Dosya incelenerek gereği düşünüldü;
Dolandırıcılık suçunun oluşabilmesi için; failin bir kimseyi, kandırabilecek nitelikte hileli davranışlarla hataya düşürüp, onun veya başkasının zararına, kendisine veya başkasına yarar sağlaması gerekmektedir.
Hile nitelikli bir yalandır. Fail tarafından yapılan hileli davranış belli oranda ağır, yoğun ve ustaca olmalı, sergileniş açısından mağdurun inceleme olanağını ortadan kaldıracak nitelikte bir takım hareketler olmalıdır.

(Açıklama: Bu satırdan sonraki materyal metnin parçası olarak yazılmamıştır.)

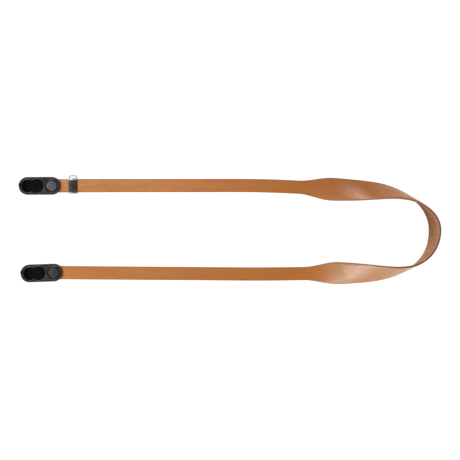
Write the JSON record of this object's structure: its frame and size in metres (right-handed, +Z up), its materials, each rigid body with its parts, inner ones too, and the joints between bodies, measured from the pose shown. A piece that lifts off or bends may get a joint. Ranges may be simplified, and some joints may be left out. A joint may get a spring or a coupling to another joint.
{
  "type": "camera neck strap",
  "caption": "Tan leather camera neck strap lying on a surface: narrow legs, a wide shoulder part that rises on edge round the bend, a quick-release connector at each end and a keeper clip.",
  "frame": {"origin": "under the middle of the bounding box, on the surface that the strap lies on", "axes": "+X along the legs towards the bend, +Y towards the leg with the keeper, +Z up out of the surface"},
  "size_m": [0.4467, 0.1158, 0.0271],
  "materials": {
    "leather": "tan vegetable-tanned leather, smooth grain side, fibrous flesh side, dark painted edges",
    "housing": "black glass-filled nylon, fine satin grain",
    "cap_upper": "satin dark grey",
    "cap_lower": "satin dark grey, a shade darker",
    "wire": "polished stainless wire",
    "plate": "dark gunmetal, brushed, bare of any mark"
  },
  "bodies": {
    "root": {"strap": "leather", "housing_upper": "housing", "housing_lower": "housing", "cap_upper": "cap_upper", "cap_lower": "cap_lower", "keeper_frame": "wire", "keeper_plate": "plate"}
  },
  "joints": []
}
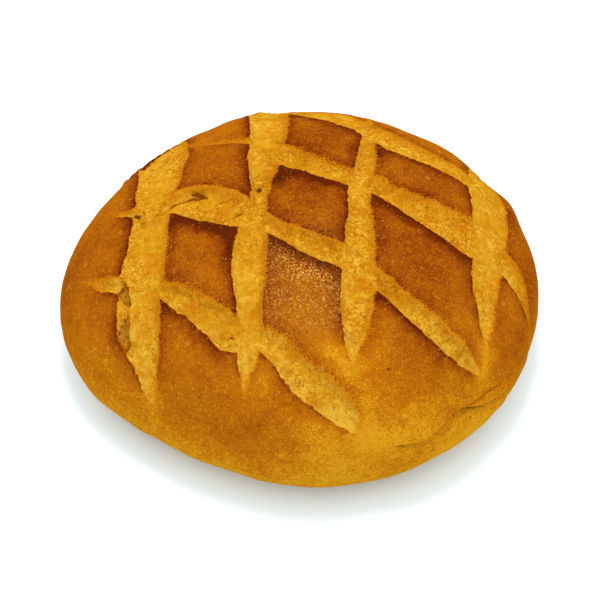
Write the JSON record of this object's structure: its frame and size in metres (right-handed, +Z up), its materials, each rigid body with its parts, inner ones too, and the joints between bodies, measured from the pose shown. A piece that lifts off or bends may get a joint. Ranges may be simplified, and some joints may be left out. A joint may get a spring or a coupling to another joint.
{
  "type": "sourdough loaf",
  "caption": "Round sourdough loaf with a scored lattice top, whole and uncut, for food displays, kitchens and market stalls.",
  "frame": {"origin": "middle of the loaf's box, on the plane of its flat underside", "axes": "+Z up through the dome, +X to the right of the shown side, -Y towards the viewer of the shown side"},
  "size_m": [0.228, 0.2172, 0.0922],
  "materials": {
    "baked_crust": null
  },
  "bodies": {
    "root": {"loaf": "baked_crust"}
  },
  "joints": []
}
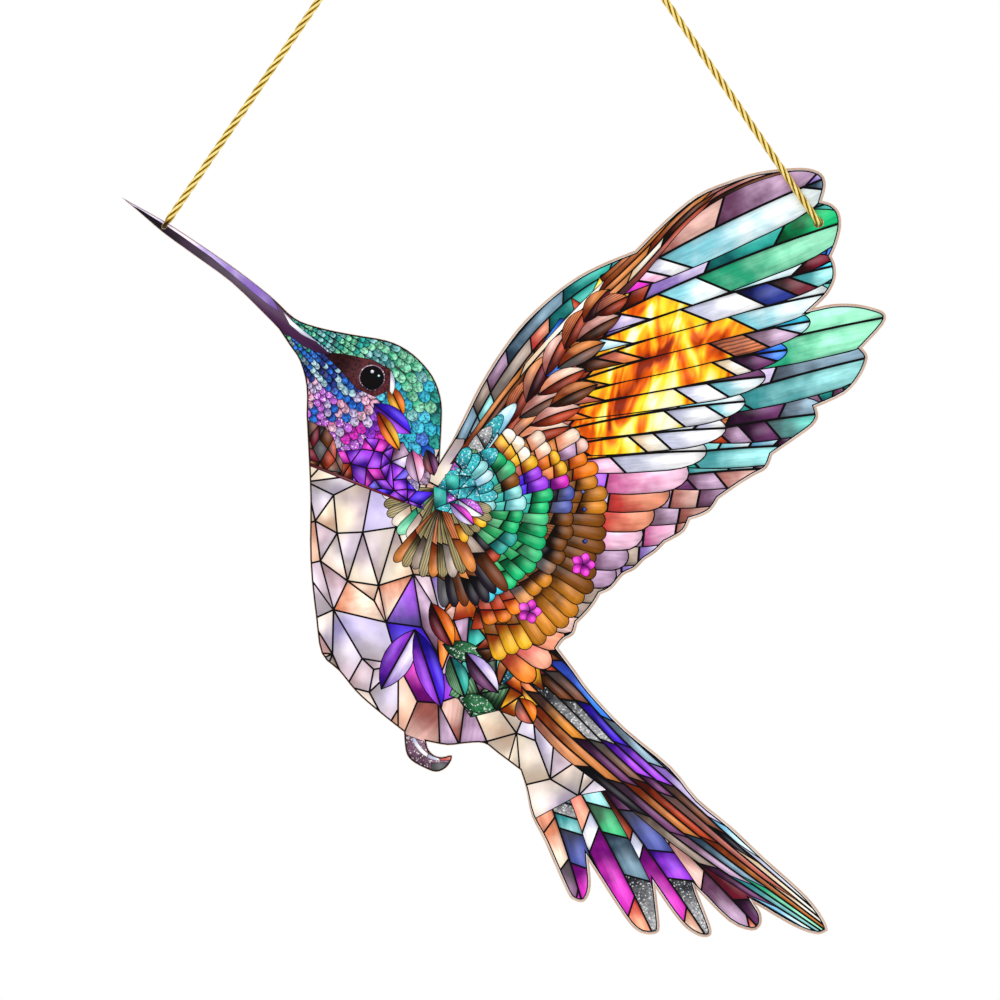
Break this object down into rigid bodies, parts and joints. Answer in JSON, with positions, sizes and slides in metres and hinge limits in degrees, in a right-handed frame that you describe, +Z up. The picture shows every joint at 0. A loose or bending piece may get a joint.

Kullanılan hileli davranışlarla mağdur yanılgıya düşürülmeli ve bu yanıltma sonucu yalanlara inanan mağdur tarafından sanık veya bir başkasına haksız çıkar sağlanmalıdır.
Hilenin kandırıcı nitelikte olup olmadığı olaysal olarak değerlendirilmeli, olayın özelliği, fiille olan ilişkisi, mağdurun durumu, kullanılmışsa gizlenen veya değiştirilen belgenin nitelikleri ayrı ayrı nazara alınmalıdır.
… (…) Ekonomi Üniversitesi’nde yüksek öğrenim almak isteyen katılanın, annesinin arkadaşı tanık … vasıtasıyla irtibat kurduğu …’da üniversite öğrencisi olduğu ve orada ikamet ettiği söylenen sanıktan amaca yönelik gerekli yardımları alacağına inanıp, güven duyarak; bir kısım işlerin takip edilmesi ücreti, okula kayıt için zorunlu olmasa da zorunlu olduğu söylenerek şikayetçi adına …’da kiralandığı bildirilen ev kirası ve depozitosu gibi adlar altında 09.09.2008-18.03.2009 tarihleri arasında belli miktarlarda TL ve Euro cinsi paraların havaleler yoluyla sanığın banka hesabına gönderilip, çekilmesi, bu suretle haksız yarar sağlanması şeklinde gerçekleşen eylemin “dolandırıcılık” suçun oluşturduğu iddia edilen somut olayda;

Bir suç işleme kararının icrası kapsamında; değişik zamanlarda bir kişiye karşı aynı suçun birden fazla işlendiği (haksız yararların değişik zamanlarda elde edildiği) dosya kapsamından anlaşılmakla, sanık hakkında TCK’nın 43.maddesinin uygulanmaması isabetsizliği aleyhe temyiz olmadığından bozma nedeni yapılmamıştır.
Yapılan yargılamaya, toplanıp karar yerinde gösterilen delillere, mahkemenin soruşturma ve kovuşturma sonuçlarına uygun olarak oluşan kanaat ve takdirine, incelenen dosya kapsamına göre, sanığın yerinde görülmeyen sair temyiz itirazlarının reddine, ancak;
TCK’nın 53.maddesinin 1.fıkrasının (c) bendinde yer alan “sanığın kendi altsoyu üzerindeki velayet, vesayet ve kayyımlık yetkilerine” ilişkin hak yoksunluğunun koşullu salıverilme tarihine kadar uygulanabileceğinin nazara alınmaması,
Bozmayı gerektirmiş, sanığın temyiz itirazları bu itibarla yerinde görülmüş olduğundan hükmün bu sebepten dolayı 5320 sayılı Kanunun 8/1.maddesi gereğince uygulanması gereken 1412 sayılı CMUK’nın 321. maddesi uyarınca BOZULMASINA, ancak; yeniden duruşma yapılmasını gerektirmeyen bu hususun aynı kanunun 322.maddesi uyarınca düzeltilmesi mümkün bulunduğundan hüküm fıkrasında yer alan TCK’nın 53.maddesinin tatbikine ilişkin bölüm çıkartılarak yerine “Sanığın, TCK’nın 53/3.maddesi uyarınca, aynı maddenin 1.fıkrasının (c) bendinde yer alan kendi altsoyu üzerindeki velayet, vesayet ve kayyımlık haklarından koşullu salıverilme tarihine, 1.fıkrada yazılı diğer haklardan ise hapis cezasının infazı tamamlanıncaya kadar yoksun bırakılmasına” paragrafı yazılmak suretiyle sair yönleri usul ve yasaya uygun bulunan hükmün DÜZELTİLEREK ONANMASINA, 21/04/2015 tarihinde oybirliği ile karar verildi.